(Work instructions) Print the listing below exactly.

(Provided material)

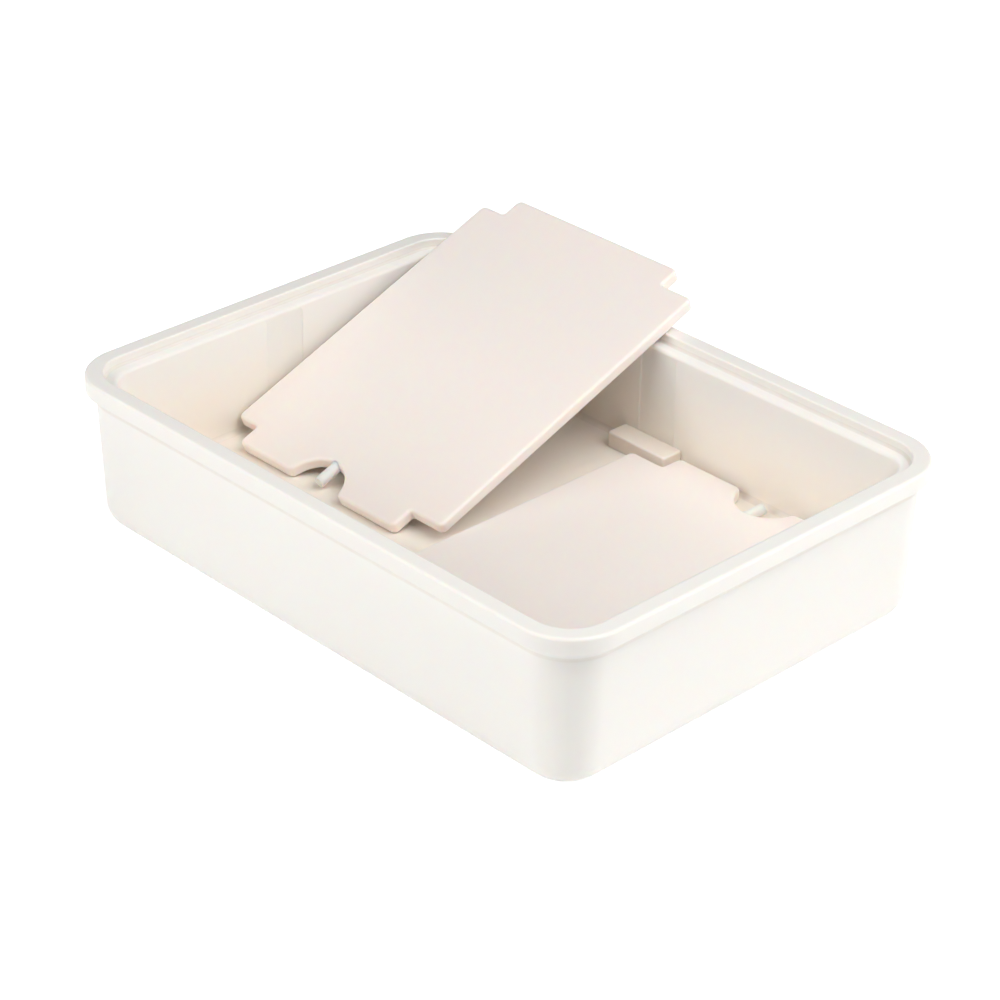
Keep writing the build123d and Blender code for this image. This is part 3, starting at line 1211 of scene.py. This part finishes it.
@dataclass
class Studio:
    """The pale floor, the soft light and the even surroundings."""

    floor_radius: float = 6.0
    floor_colour: Colour = (0.9, 0.9, 0.9)
    floor_lift: float = 0.75
    floor_gap: float = 0.1 * MM
    floor_points: int = 96
    floor_roughness: float = 0.95
    floor_shine: float = 0.1
    fibre_scale: float = 900.0
    fibre_shade: float = 0.98
    surround: float = 0.09
    lamps: tuple[SoftBox, ...] = (
        SoftBox("right_softbox", 28, 27, 2.0, 1.6, 4.9),
        SoftBox("low_right_softbox", 45, 7, 2.0, 0.6, 8.4),
        SoftBox("left_softbox", -106, 30, 2.0, 1.6, 25.2),
        SoftBox("top_softbox", 12, 60, 1.9, 1.6, 26.7),
    )

    def build(self) -> None:
        """Builds the floor, the lamps and the world."""
        self._floor()
        for lamp in self.lamps:
            lamp.build()
        world = bpy.data.worlds.new("even_surround")
        world.use_nodes = True
        t = NodeTree(world.node_tree)
        seen = t.add("ShaderNodeLightPath").outputs["Is Camera Ray"]
        t.fill(world.node_tree.nodes["Background"], Color=(1, 1, 1),
               Strength=t.maths("MULTIPLY_ADD", seen, 1 - self.surround, self.surround))
        bpy.context.scene.world = world
        bpy.context.scene.view_settings.view_transform = "Standard"

    def _floor(self) -> None:
        """Adds the floor, which the camera and clear reflections see nearly white."""
        work = bmesh.new()
        bmesh.ops.create_circle(work, cap_ends=True, segments=self.floor_points,
                                radius=self.floor_radius)
        material, t, shader, where = start_material("paper_floor")
        fibre = t.add("ShaderNodeTexNoise", Vector=where, Scale=self.fibre_scale, Detail=4.0)
        shade = tuple(c * self.fibre_shade for c in self.floor_colour)
        rays = t.add("ShaderNodeLightPath")
        seen = rays.outputs["Is Camera Ray"]
        for kind in ("Is Transmission Ray", "Is Glossy Ray"):
            seen = t.maths("MAXIMUM", seen, rays.outputs[kind])
        t.fill(shader, Base_Color=t.mix(fibre.outputs[0], self.floor_colour, shade),
               Roughness=self.floor_roughness, Specular_IOR_Level=self.floor_shine,
               Emission_Color=(1, 1, 1),
               Emission_Strength=t.maths("MULTIPLY", seen, self.floor_lift))
        place = Matrix.Translation((0, 0, -self.floor_gap))
        floor = mesh_object("paper_floor", work, place, material)


@dataclass(frozen=True)
class PhotoCamera:
    """The camera, fitted to the box's edges in the photograph."""

    azimuth: float = -44.1793
    elevation: float = 29.6158
    roll: float = 0.9574
    distance: float = 2.11951
    offset: tuple[float, float] = (0.001992, 0.041496)
    focal: float = 114.233
    sensor: float = 36.0
    far: float = 50.0

    def build(self) -> None:
        """Adds the camera and makes it the scene's camera."""
        back = direction(self.azimuth, self.elevation)
        level = direction(self.azimuth + 90, 0)
        above = back.cross(level)
        cosine, sine = math.cos(math.radians(self.roll)), math.sin(math.radians(self.roll))
        right, up = level * cosine + above * sine, above * cosine - level * sine
        data = bpy.data.cameras.new("photo_camera")
        data.lens, data.sensor_width, data.clip_end = self.focal, self.sensor, self.far
        camera = add_object("photo_camera", data)
        place = right * self.offset[0] + up * self.offset[1] + back * self.distance
        turn = Matrix((right, up, back)).transposed().to_4x4()
        camera.matrix_world = Matrix.Translation(place) @ turn
        bpy.context.scene.camera = camera


def main() -> None:
    """Builds the object, the studio and the camera."""
    logging.basicConfig(level=logging.INFO, format="%(name)s: %(message)s")
    finishes = Finishes(ShadeGroups())
    box = ServingBox(finishes)
    pieces = box.build()
    for rest in Rest:
        pieces += ColdPlate(finishes, rest).build(box)
    for piece in pieces:
        LOG.info("%s: %d faces, %s", piece.name, len(piece.data.polygons),
                 " x ".join(f"{size / MM:.1f}" for size in piece.dimensions))
    Studio().build()
    PhotoCamera().build()


if __name__ == "__main__":
    main()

(Solution for this task)
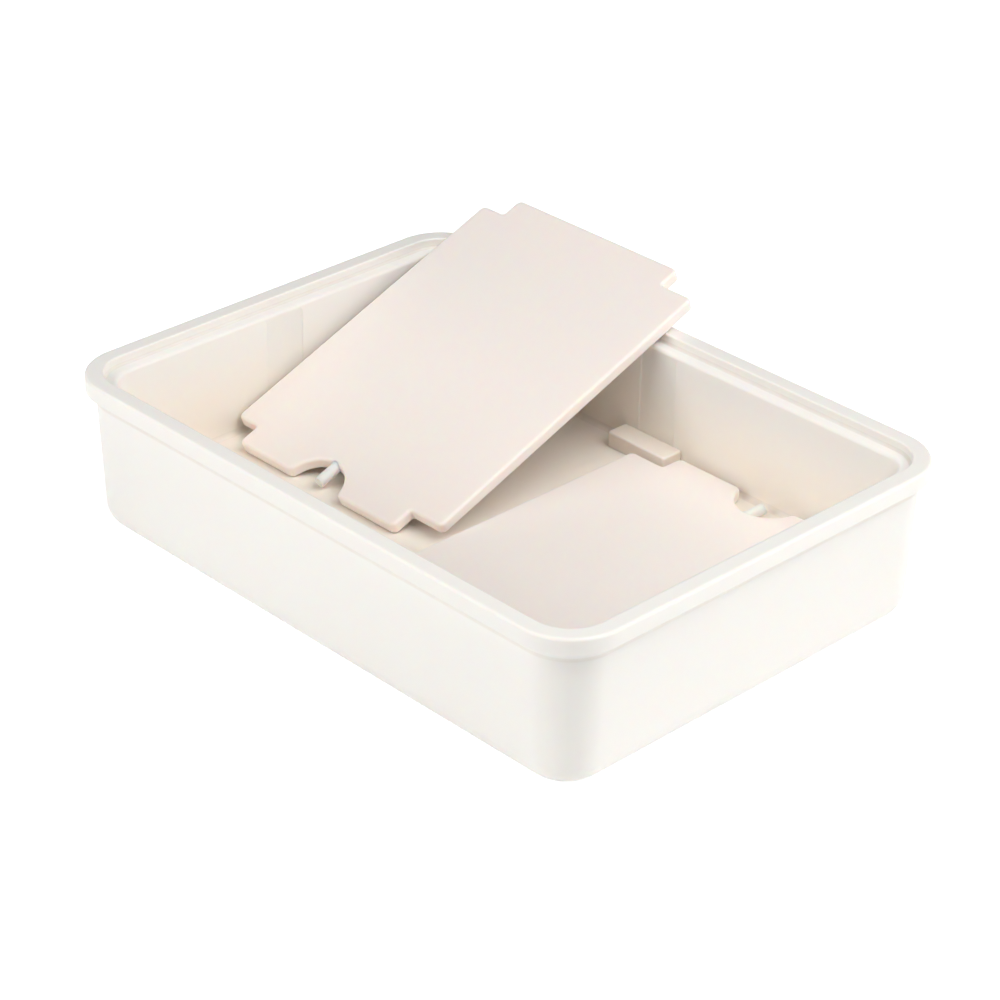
Keep writing the build123d and Blender code for this image. This is part 3, starting at line 1211 of scene.py. This part finishes it.
@dataclass
class Studio:
    """The pale floor, the soft light and the even surroundings."""

    floor_radius: float = 6.0
    floor_colour: Colour = (0.9, 0.9, 0.9)
    floor_lift: float = 0.75
    floor_gap: float = 0.1 * MM
    floor_points: int = 96
    floor_roughness: float = 0.95
    floor_shine: float = 0.1
    fibre_scale: float = 900.0
    fibre_shade: float = 0.98
    surround: float = 0.09
    lamps: tuple[SoftBox, ...] = (
        SoftBox("right_softbox", 28, 27, 2.0, 1.6, 4.9),
        SoftBox("low_right_softbox", 45, 7, 2.0, 0.6, 8.4),
        SoftBox("left_softbox", -106, 30, 2.0, 1.6, 25.2),
        SoftBox("top_softbox", 12, 60, 1.9, 1.6, 26.7),
    )

    def build(self) -> None:
        """Builds the floor, the lamps and the world."""
        self._floor()
        for lamp in self.lamps:
            lamp.build()
        world = bpy.data.worlds.new("even_surround")
        world.use_nodes = True
        t = NodeTree(world.node_tree)
        seen = t.add("ShaderNodeLightPath").outputs["Is Camera Ray"]
        t.fill(world.node_tree.nodes["Background"], Color=(1, 1, 1),
               Strength=t.maths("MULTIPLY_ADD", seen, 1 - self.surround, self.surround))
        bpy.context.scene.world = world
        bpy.context.scene.view_settings.view_transform = "Standard"

    def _floor(self) -> None:
        """Adds the floor, which the camera and clear reflections see nearly white."""
        work = bmesh.new()
        bmesh.ops.create_circle(work, cap_ends=True, segments=self.floor_points,
                                radius=self.floor_radius)
        material, t, shader, where = start_material("paper_floor")
        fibre = t.add("ShaderNodeTexNoise", Vector=where, Scale=self.fibre_scale, Detail=4.0)
        shade = tuple(c * self.fibre_shade for c in self.floor_colour)
        rays = t.add("ShaderNodeLightPath")
        seen = rays.outputs["Is Camera Ray"]
        for kind in ("Is Transmission Ray", "Is Glossy Ray"):
            seen = t.maths("MAXIMUM", seen, rays.outputs[kind])
        t.fill(shader, Base_Color=t.mix(fibre.outputs[0], self.floor_colour, shade),
               Roughness=self.floor_roughness, Specular_IOR_Level=self.floor_shine,
               Emission_Color=(1, 1, 1),
               Emission_Strength=t.maths("MULTIPLY", seen, self.floor_lift))
        place = Matrix.Translation((0, 0, -self.floor_gap))
        floor = mesh_object("paper_floor", work, place, material)


@dataclass(frozen=True)
class PhotoCamera:
    """The camera, fitted to the box's edges in the photograph."""

    azimuth: float = -44.1793
    elevation: float = 29.6158
    roll: float = 0.9574
    distance: float = 2.11951
    offset: tuple[float, float] = (0.001992, 0.041496)
    focal: float = 114.233
    sensor: float = 36.0
    far: float = 50.0

    def build(self) -> None:
        """Adds the camera and makes it the scene's camera."""
        back = direction(self.azimuth, self.elevation)
        level = direction(self.azimuth + 90, 0)
        above = back.cross(level)
        cosine, sine = math.cos(math.radians(self.roll)), math.sin(math.radians(self.roll))
        right, up = level * cosine + above * sine, above * cosine - level * sine
        data = bpy.data.cameras.new("photo_camera")
        data.lens, data.sensor_width, data.clip_end = self.focal, self.sensor, self.far
        camera = add_object("photo_camera", data)
        place = right * self.offset[0] + up * self.offset[1] + back * self.distance
        turn = Matrix((right, up, back)).transposed().to_4x4()
        camera.matrix_world = Matrix.Translation(place) @ turn
        bpy.context.scene.camera = camera


def main() -> None:
    """Builds the object, the studio and the camera."""
    logging.basicConfig(level=logging.INFO, format="%(name)s: %(message)s")
    finishes = Finishes(ShadeGroups())
    box = ServingBox(finishes)
    pieces = box.build()
    for rest in Rest:
        pieces += ColdPlate(finishes, rest).build(box)
    for piece in pieces:
        LOG.info("%s: %d faces, %s", piece.name, len(piece.data.polygons),
                 " x ".join(f"{size / MM:.1f}" for size in piece.dimensions))
    Studio().build()
    PhotoCamera().build()


if __name__ == "__main__":
    main()